◆ What is being asked:
Give the number of lines in the listing that hold the word "each". Write nothing but that number.

--- begin Dataset extract ---

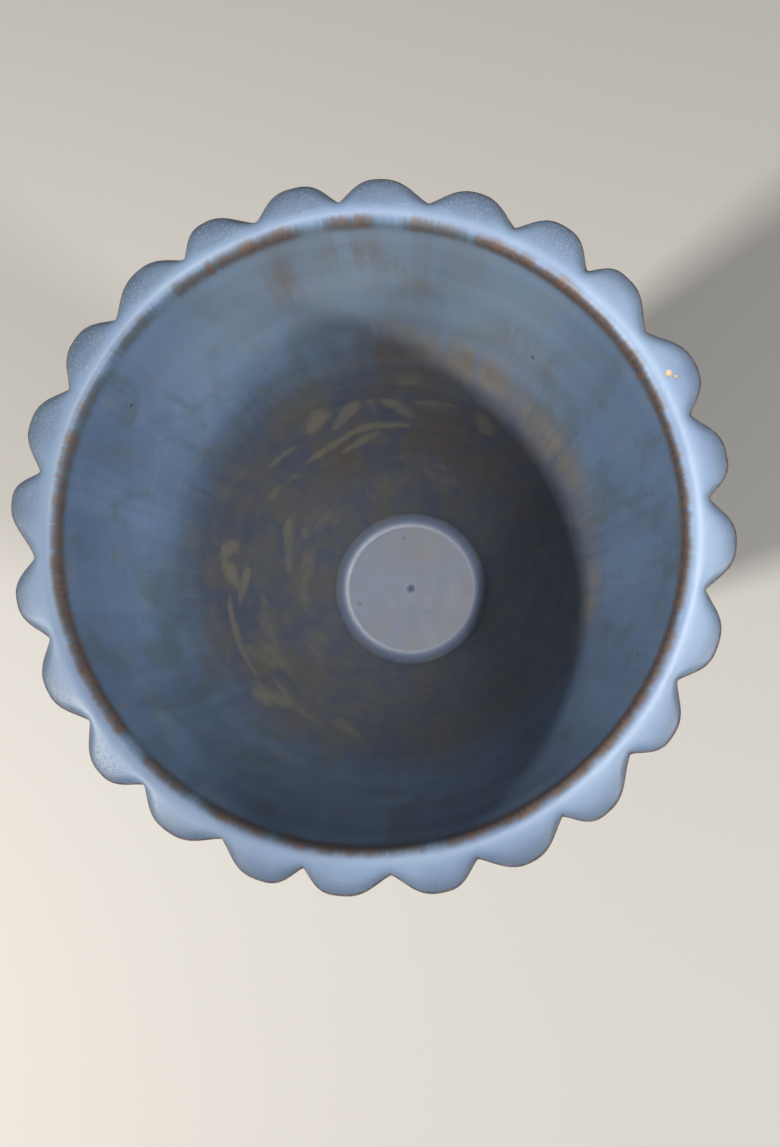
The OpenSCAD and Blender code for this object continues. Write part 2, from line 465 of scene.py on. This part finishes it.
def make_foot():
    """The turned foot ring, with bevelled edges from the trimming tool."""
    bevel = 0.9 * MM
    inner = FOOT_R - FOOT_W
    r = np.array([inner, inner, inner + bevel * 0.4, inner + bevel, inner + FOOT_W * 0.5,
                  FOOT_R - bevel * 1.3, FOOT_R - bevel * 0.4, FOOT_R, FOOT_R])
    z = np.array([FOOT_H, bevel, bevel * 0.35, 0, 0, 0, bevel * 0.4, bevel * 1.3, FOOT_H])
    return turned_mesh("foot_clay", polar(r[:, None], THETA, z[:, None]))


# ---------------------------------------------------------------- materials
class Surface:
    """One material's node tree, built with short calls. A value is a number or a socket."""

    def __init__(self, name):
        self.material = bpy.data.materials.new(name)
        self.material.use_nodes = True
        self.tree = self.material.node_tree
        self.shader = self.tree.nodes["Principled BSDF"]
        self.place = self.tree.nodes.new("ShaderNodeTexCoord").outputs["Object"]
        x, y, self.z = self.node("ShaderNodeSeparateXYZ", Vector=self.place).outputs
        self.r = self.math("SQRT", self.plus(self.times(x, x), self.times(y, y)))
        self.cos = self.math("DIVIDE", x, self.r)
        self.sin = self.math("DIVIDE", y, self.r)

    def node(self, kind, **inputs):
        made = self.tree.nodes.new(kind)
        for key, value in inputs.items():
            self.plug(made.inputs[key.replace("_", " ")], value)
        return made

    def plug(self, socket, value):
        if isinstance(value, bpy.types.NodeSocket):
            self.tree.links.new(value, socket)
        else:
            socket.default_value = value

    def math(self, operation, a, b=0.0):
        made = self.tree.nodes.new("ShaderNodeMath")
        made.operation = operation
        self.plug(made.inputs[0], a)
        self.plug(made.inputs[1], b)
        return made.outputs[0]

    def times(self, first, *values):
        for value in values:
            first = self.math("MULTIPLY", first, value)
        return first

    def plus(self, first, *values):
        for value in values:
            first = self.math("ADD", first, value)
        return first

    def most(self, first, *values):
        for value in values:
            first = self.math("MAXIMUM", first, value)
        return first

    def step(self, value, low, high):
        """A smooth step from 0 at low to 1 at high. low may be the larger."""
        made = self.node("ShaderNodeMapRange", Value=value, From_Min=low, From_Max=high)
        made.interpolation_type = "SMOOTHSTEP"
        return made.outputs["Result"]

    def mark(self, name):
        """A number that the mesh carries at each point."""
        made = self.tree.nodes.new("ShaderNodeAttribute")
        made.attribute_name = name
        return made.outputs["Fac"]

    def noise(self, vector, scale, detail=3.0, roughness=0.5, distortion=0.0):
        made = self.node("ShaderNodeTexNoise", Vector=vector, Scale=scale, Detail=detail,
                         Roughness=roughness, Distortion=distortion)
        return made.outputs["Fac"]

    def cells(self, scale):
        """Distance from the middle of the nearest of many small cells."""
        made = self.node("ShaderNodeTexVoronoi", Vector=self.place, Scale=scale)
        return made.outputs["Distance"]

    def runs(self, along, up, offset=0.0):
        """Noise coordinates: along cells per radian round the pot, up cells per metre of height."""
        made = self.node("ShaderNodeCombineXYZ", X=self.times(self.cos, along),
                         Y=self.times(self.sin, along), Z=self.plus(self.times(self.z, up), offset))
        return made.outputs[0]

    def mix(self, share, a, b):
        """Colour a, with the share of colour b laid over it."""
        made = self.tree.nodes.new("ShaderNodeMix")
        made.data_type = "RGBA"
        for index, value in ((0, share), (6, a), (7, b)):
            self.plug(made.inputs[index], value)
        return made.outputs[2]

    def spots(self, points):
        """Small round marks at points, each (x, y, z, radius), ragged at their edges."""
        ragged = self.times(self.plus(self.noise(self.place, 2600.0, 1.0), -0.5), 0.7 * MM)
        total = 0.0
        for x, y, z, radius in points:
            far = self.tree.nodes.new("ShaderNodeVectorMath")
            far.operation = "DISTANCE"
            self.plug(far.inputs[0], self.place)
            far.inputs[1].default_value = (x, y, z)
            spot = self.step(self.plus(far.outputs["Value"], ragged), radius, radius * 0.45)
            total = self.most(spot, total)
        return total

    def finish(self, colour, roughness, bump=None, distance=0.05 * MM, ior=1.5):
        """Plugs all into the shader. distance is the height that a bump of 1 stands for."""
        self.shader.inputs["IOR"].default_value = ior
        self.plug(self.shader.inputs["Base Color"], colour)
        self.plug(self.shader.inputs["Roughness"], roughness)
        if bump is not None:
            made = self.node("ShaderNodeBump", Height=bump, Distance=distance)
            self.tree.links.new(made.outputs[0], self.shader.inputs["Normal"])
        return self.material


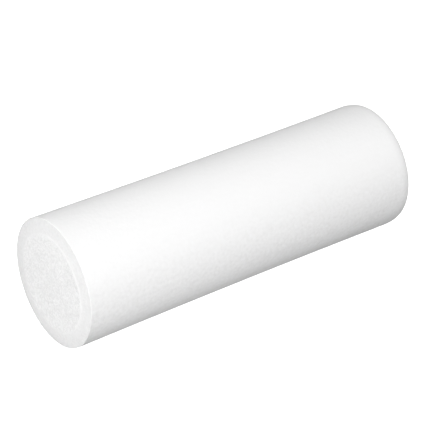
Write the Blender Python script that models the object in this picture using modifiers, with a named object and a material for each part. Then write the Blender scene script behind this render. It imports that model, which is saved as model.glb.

--- end Dataset extract ---

◆ Answer:
3